After spending two weeks in a small city, far away from civilisation, the following few days seemed chaotic to me. Leaving Santa Caterina dello Ionio (Calabria region), our next stops were Taormina (and other small cities in Sicily), Capri Island, Naples and Pompeii (Campania region). As mentioned before, I have only visited a bit of the Northern part of Italy (long time ago) and what I knew about the places we were about to visit was from the history lessons or general knowledge – so, I did not know what to expect. I assumed that Sicily, Naples and Capri Island were going to be fancy and Pompeii, a bunch of ruins. Before telling you about my experience, I would like to mention that I will take Sicily and Capri Island together and Naples and Pompeii, accordingly. Why is that? Because I felt that the two islands are similar, while Naples and Pompeii, even if they are next to each other, represent two different worlds. This being said, in what follows, I will try to summarise my impressions about the second part of my Italian experience.

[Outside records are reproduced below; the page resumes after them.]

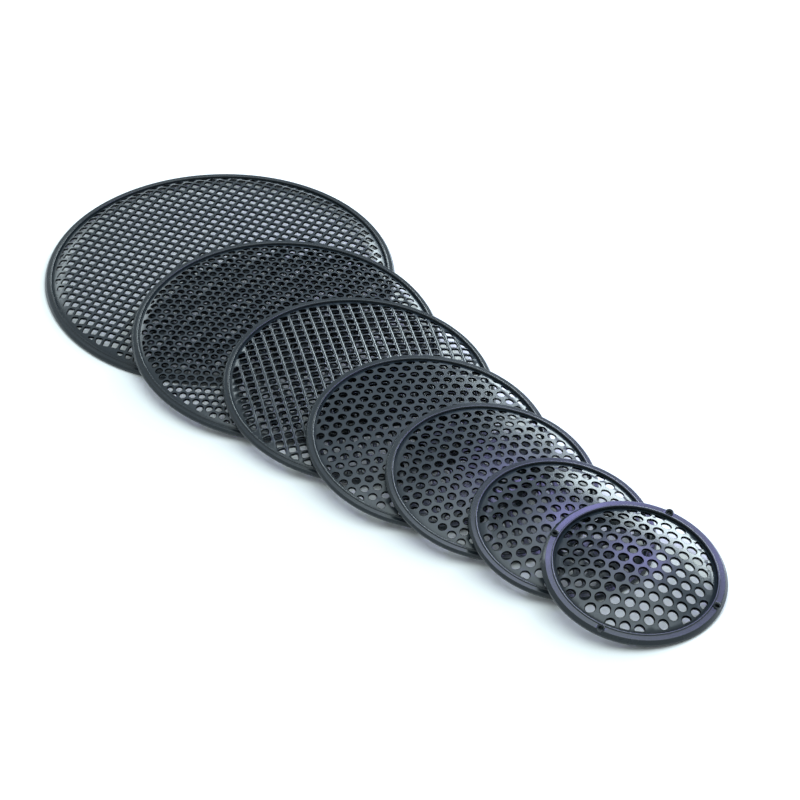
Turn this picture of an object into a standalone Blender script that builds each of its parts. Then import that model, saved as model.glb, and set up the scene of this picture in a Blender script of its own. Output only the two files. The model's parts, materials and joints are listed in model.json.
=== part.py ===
"""Nested set of seven round domed grilles, laid out in a fanned row, largest first.

Each grille is a moulded trim ring, a domed mesh whose flat foot is trapped under that ring,
and a thin foam gasket under both.  Every grille after the first leans on the one before it:
its front edge is on the floor and its back edge is on the lower grille's dome.

Lengths are in metres, +Z is up, and the row runs along +X.
"""

import math

import bmesh
import bpy
from mathutils import Matrix, Vector

MM = 0.001

# ---- sizes shared by every grille -------------------------------------------------------
CLEARANCE = 0.3 * MM       # gap kept between pieces that touch
STACK_CLEARANCE = 0.5 * MM  # gap kept where one grille leans on another
GASKET_THICKNESS = 0.8 * MM
GASKET_INSET = 1.2 * MM    # the gasket's edge is set in from the ring's edge
FOOT_WIDTH = 3.0 * MM      # width of the mesh's flat foot under the ring
LIP_WIDTH = 1.2 * MM       # raised bead round the ring's opening
LIP_HEIGHT = 0.9 * MM
SHOULDER_STEPS = 2         # flats that round the dome's shoulder
CROWN_STEPS = 3            # flats from the shoulder to the middle of the dome
SHOULDER_POWER = 0.8       # under 1 makes the shoulder rise more steeply from its foot
MAX_LEAN = math.radians(20)
LEAN_HALVINGS = 14         # halvings of MAX_LEAN in finding a grille's lean
MERGE_DISTANCE = 0.01 * MM  # turned points closer than this become one

# ---- screw lugs on the smallest grille --------------------------------------------------
LUG_COUNT = 4
LUG_RADIUS = 3.4 * MM
LUG_STAND = 0.5 * MM       # how far a lug stands above the bead
LUG_FIRST_ANGLE = math.radians(21)
SCREW_HOLE_RADIUS = 1.9 * MM
SCREW_EDGE = 4.4 * MM      # from the ring's outer edge to a screw's centre
HOLE_SIDES = 16

RING_BLACK = (0.012, 0.013, 0.016, 1.0)
MESH_BLACK = (0.010, 0.012, 0.014, 1.0)
FOAM_BLACK = (0.020, 0.020, 0.022, 1.0)


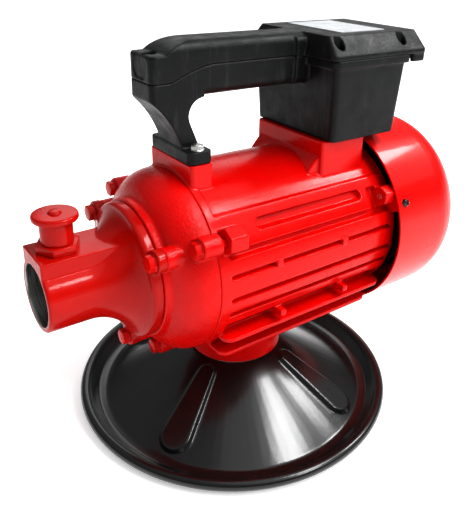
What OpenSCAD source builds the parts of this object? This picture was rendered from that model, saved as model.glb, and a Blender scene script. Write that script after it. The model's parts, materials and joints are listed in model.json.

As I was expecting, the islands were warm, sunny and extremely shiny. Besides being touched by the sun, both Sicily and Capri Island were shiny because of the beautiful architecture and luxurious houses. There was actually a combination of old and new, but taken together, everything seemed very present and to be honest, quite expensive. On the one hand, Taormina – the Sicilian city we spent most of the time in, hosted both ancient attractions (i.e. the Greek Amphitheatre, offering a lovely view of the sea, Mount Etna and a great part of the city) and newer, commercialised ones, taking you back to the 60s and 70s, as they were portraying footage/pictures/music from La Dolce Vita or The Godfather. On the other hand, Capri Island seemed to me like a more touristic place, being way smaller than Sicily and really easy to get from one side to another. Here, again, there was a combination of old buildings and new, shiny ones, plus many many exquisite hotels and extravagant decorations. Attractions that date back from the ancient times can also be found on this island; for example, the Blue Grotto (Italian: Grotta Azzura), which was discovered in the 1830s and is believed to have been the work of an underground tunnel, and later, a bathing spot of the Romans. I found two aspects that were really exciting about this Grotta Azzura; first, the historical features and second, the geographical ones (and by this I mean the way the grotto/cave was formed and positioned). Because of the way it is positioned, the light and the sand make the water look blue, but a very special shade of blue – which made me reconsider my favourite colour.

Leaving behind the beautiful islands, the last two places we visited were Pompeii and Naples. Arriving in Pompeii, not too long after parking the cars, a lot of locals started guiding us towards the archaeological site, but also hoped to sell us some of the city-related products. We surrendered at one point and we accepted to hire some audio-guides, as we wanted to find out more about the story of Pompeii. As I was saying in the beginning, we didn’t know much about the city besides the fact that it was buried in lava and almost fully destroyed after the eruption of the Vesuvius Volcano in 79 AD – so we were expecting ruins and archaeological sites, as we were informed at the entrance. But after we went inside the site and got to listen to the story of Pompeii, a lot changed, at least for me. With every step I took and every information I heard about the great disaster, I saw everything with different eyes. I kept thinking that hopefully, thanks to today’s technology, a tragedy like this could never happen again; and I am not talking about nature itself – I am talking about the many lives that were lost, the pain, the screams and the chaos that has happened when people did not even know what they were experiencing, given that no one could have predicted the eruption and the fact that people of those times did not even know that Vesuvius was a volcano. Contrary to these heart-breaking feelings, it was impressive to acknowledge that more than 2000 years ago (when great machineries and technologies were not even invented) people were able to build and organise a city that is still standing (of course, very little of it) after such a cataclysm.